▸ SOURCE RECORDS:
________

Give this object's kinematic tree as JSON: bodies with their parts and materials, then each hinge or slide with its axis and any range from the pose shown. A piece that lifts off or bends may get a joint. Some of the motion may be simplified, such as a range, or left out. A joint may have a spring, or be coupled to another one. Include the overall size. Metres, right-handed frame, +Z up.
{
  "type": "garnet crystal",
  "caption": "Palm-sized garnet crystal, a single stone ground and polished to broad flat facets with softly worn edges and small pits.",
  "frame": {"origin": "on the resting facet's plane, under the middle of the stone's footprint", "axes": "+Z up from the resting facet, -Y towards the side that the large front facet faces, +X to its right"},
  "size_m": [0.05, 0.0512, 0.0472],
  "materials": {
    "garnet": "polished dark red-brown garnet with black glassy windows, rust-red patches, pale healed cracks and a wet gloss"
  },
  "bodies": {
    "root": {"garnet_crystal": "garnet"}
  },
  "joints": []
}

________

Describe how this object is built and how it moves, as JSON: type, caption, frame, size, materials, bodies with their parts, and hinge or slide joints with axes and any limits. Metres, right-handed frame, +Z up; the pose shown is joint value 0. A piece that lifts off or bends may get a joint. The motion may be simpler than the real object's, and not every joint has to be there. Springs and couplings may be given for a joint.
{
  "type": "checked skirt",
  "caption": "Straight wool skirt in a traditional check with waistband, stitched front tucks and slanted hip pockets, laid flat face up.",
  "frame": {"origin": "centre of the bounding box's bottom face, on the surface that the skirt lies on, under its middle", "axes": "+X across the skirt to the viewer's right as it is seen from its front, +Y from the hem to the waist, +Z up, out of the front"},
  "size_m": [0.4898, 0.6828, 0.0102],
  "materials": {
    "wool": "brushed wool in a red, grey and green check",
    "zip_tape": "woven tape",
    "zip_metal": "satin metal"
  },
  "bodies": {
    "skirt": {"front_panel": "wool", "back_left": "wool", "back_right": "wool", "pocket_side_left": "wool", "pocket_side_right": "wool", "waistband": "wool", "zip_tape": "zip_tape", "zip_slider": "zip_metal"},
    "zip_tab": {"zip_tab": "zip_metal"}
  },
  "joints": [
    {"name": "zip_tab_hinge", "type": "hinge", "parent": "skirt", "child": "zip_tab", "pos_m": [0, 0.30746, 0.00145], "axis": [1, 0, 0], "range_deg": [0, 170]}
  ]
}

________

▸ WORK TO COMPLETE: Copy each line of the listing that includes "frame".

▸ EXERCISE OUTPUT:
Give this object's kinematic tree as JSON: bodies with their parts and materials, then each hinge or slide with its axis and any range from the pose shown. A piece that lifts off or bends may get a joint. Some of the motion may be simplified, such as a range, or left out. A joint may have a spring, or be coupled to another one. Include the overall size. Metres, right-handed frame, +Z up.
  "frame": {"origin": "on the resting facet's plane, under the middle of the stone's footprint", "axes": "+Z up from the resting facet, -Y towards the side that the large front facet faces, +X to its right"},
Describe how this object is built and how it moves, as JSON: type, caption, frame, size, materials, bodies with their parts, and hinge or slide joints with axes and any limits. Metres, right-handed frame, +Z up; the pose shown is joint value 0. A piece that lifts off or bends may get a joint. The motion may be simpler than the real object's, and not every joint has to be there. Springs and couplings may be given for a joint.
  "frame": {"origin": "centre of the bounding box's bottom face, on the surface that the skirt lies on, under its middle", "axes": "+X across the skirt to the viewer's right as it is seen from its front, +Y from the hem to the waist, +Z up, out of the front"},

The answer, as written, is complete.